Description
If your Ford 3-cylinder is sucking air where it shouldn’t be, this intake manifold gasket is probably what you need. A bad manifold gasket causes all sorts of headaches – rough idle, hard starting, loss of power, and that annoying whistle when the engine’s under load. Worse yet, it lets unfiltered air straight into your cylinders, wearing out your engine from the inside. This gasket gets your intake sealed up tight again, restoring proper performance and protecting your engine investment.
What You’re Getting
- Perfect fit for all Ford 3-cylinder diesel models from 1970s through 1990s
- Heat-resistant materials that handle the temperature cycling between cold starts and hot shutdowns, plus the serious heat from the exhaust crossover
- Quality construction that maintains its seal through thousands of heat cycles, keeping your engine running smooth and clean
- Superior sealing that prevents vacuum leaks from messing up your fuel mixture and letting dirt past your air filter
Built for Real Farm Work
These Ford 3-cylinder tractors are everywhere – the 2000, 3000, and 4000 series, plus the newer 2600, 3600, 4600, 4100, and x610 models.

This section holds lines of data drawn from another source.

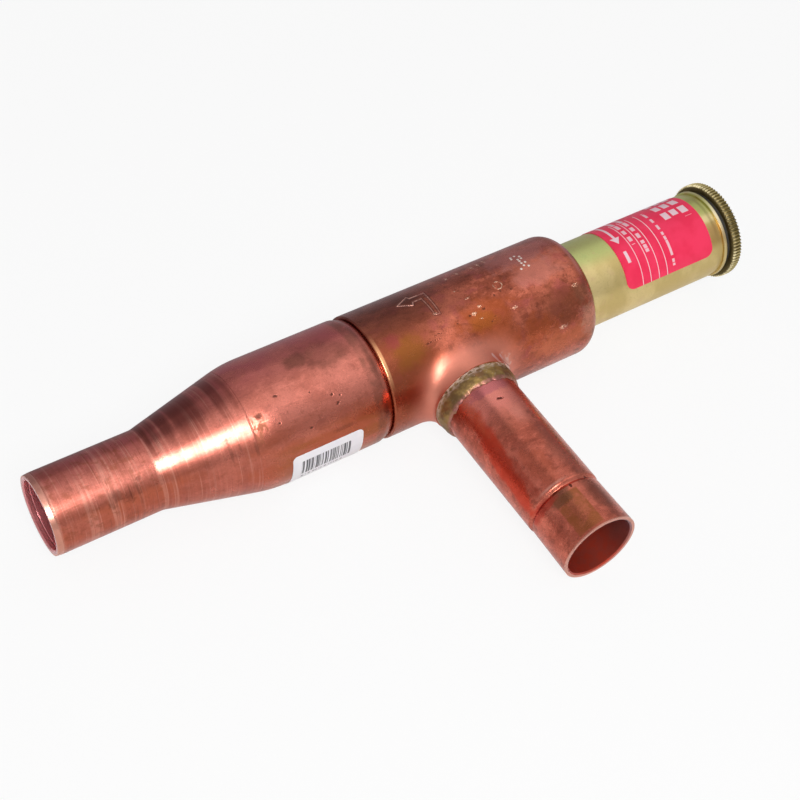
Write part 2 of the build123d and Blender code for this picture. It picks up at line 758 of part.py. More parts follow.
def bar_label():
    """White bar label on the reducer."""
    start_x = CONE_END_X + BAR_LABEL_MARGIN
    return wrapped_label(
        start_x, BAR_LABEL_LENGTH, body_r, BAR_LABEL_START_ANGLE, BAR_LABEL_SWEEP_ANGLE,
        BAR_LABEL_CORNER)


pieces = {
    "body_shell": body_shell(),
    "outlet_reducer": outlet_reducer(),
    "inlet_tube": inlet_tube(),
    "inlet_braze_ring": inlet_braze_ring(),
    "spring_housing": spring_housing(),
    "protective_cap": protective_cap(),
    "cap_gasket": cap_gasket(),
    "setting_screw": setting_screw(),
    "upper_spring_seat": upper_spring_seat(),
    "main_spring": main_spring(),
    "lower_spring_plate": lower_spring_plate(),
    "retaining_clip": retaining_clip(),
    "stem_guide": stem_guide(),
    "valve_stem": valve_stem(),
    "bellows": bellows(),
    "bellows_fixed_ring": bellows_ring(fixed_ring_x, -1, GUIDE_OD / 2),
    "bellows_moving_ring": bellows_ring(moving_ring_end_x, 1, stem_r + PRESS_GAP),
    "seat_ring": seat_ring(),
    "valve_plate": valve_plate(),
    "plate_seal": plate_seal(),
    "plate_nut": plate_nut(),
    "damper_cage": damper_cage(),
    "damper_piston": damper_piston(),
    "piston_ring": piston_ring(),
    "name_label": name_label(),
    "bar_label": bar_label(),
}

os.makedirs("parts", exist_ok=True)
for node, solid in pieces.items():
    export_step(solid, f"parts/{node}.step")
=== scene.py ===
# %% [markdown]
# # A copper pressure regulating valve, dressed for the camera
# The valve is a spun copper body with a straight outlet, a side inlet brazed into a pulled collar,
# and a plated spring housing that a knurled cap closes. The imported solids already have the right
# shape and place, so this lesson gives them their finishes: drawn and turned copper with heat tint,
# crusted braze, yellow chromate, aged brass and two printed labels. A few pieces are made again
# with finer forms, such as the knurled rim and the braze bead.

import json
import math

import bmesh
import bpy
from mathutils import Matrix, Vector


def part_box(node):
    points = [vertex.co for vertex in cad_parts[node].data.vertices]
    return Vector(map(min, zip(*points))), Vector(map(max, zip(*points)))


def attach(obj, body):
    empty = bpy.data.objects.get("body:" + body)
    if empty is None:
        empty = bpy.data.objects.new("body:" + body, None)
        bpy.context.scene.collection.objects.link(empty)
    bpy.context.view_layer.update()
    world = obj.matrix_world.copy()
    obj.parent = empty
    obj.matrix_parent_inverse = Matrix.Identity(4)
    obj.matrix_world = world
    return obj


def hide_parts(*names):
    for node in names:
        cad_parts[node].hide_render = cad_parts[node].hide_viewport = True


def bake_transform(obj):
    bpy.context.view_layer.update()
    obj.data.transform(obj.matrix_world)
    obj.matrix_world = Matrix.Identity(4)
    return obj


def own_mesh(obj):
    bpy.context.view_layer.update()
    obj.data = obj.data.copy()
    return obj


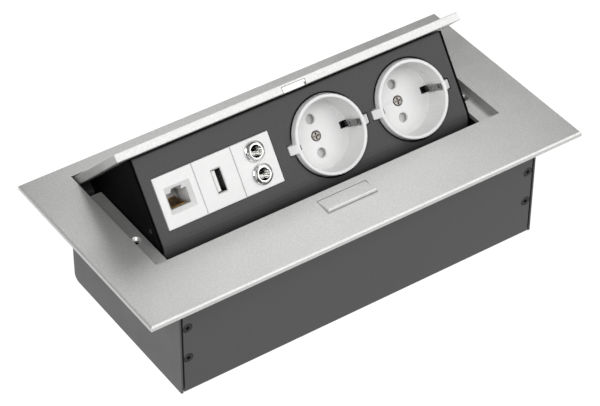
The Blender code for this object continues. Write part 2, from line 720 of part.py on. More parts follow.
def side_plate(carrier, side, grey):
    name = "side_plate_right" if side > 0 else "side_plate_left"
    outline = shifted(face_path(1.0), 1.0)
    for degrees in range(-50, 46, 19):
        angle = math.radians(degrees)
        outline.append((PIVOT_Y + HUB * math.cos(angle), PIVOT_Z + HUB * math.sin(angle)))
    diagonal = PIVOT_Y + PIVOT_Z + HUB * math.sqrt(2)
    top = UNDER_LID - GAP
    rear = LID_REAR - SIDE_REAR
    outline += [(rear, diagonal - rear), (rear, top), (PANEL_TOP + 2.5, top)]
    plate = add(name, prism(outline, side * SIDE_PLATE_IN, side * SIDE_PLATE_OUT), carrier, grey)
    wide = sorted((side * (SIDE_PLATE_IN - SIDE_FLANGE), side * SIDE_PLATE_OUT))
    long = (PANEL_TOP + PANEL_TAB + SIDE_FLANGE_GAP, rear - 3.4)
    join(plate, add("side_flange", box(wide, long, (top - SIDE_SHEET, top)), carrier))
    across = sorted((side * (SIDE_PLATE_IN - 7), side * (SIDE_PLATE_OUT + 7)))
    hub = rod((0, PIVOT_Y, PIVOT_Z), "x", HUB_BORE, *across)
    hole = rod((0, *side_screw_spot()), "x", SIDE_HEAD + GAP, *across, SMALL_COUNT)
    cut(plate, add("bush_hole", hub, carrier), add("side_screw_hole", hole, carrier))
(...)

They’re the do-everything tractors on small to medium farms, perfect for loader work, mowing, raking, and light tillage. These engines are nearly bulletproof when maintained right, but a leaky manifold gasket will test that reputation.
Made to Last
Whether your tractor’s pushing 40 years old or just 20, this gasket fits them all – Ford kept the same basic design because it worked. The intake manifold on these 3-cylinders has to handle both intake air and exhaust heat from the crossover passage, so this gasket is built tough to handle that combination without breaking down or losing its seal.
Installation Notes
Changing a manifold gasket is a decent afternoon project if you’re handy with wrenches. You’ll need to remove the air cleaner, disconnect the exhaust pipe, and unbolt the manifold – not terrible on these tractors since everything’s pretty accessible. Clean both surfaces thoroughly – any old gasket material or dirt will cause leaks. While you’re in there, check your manifold for cracks – they sometimes develop around the exhaust crossover.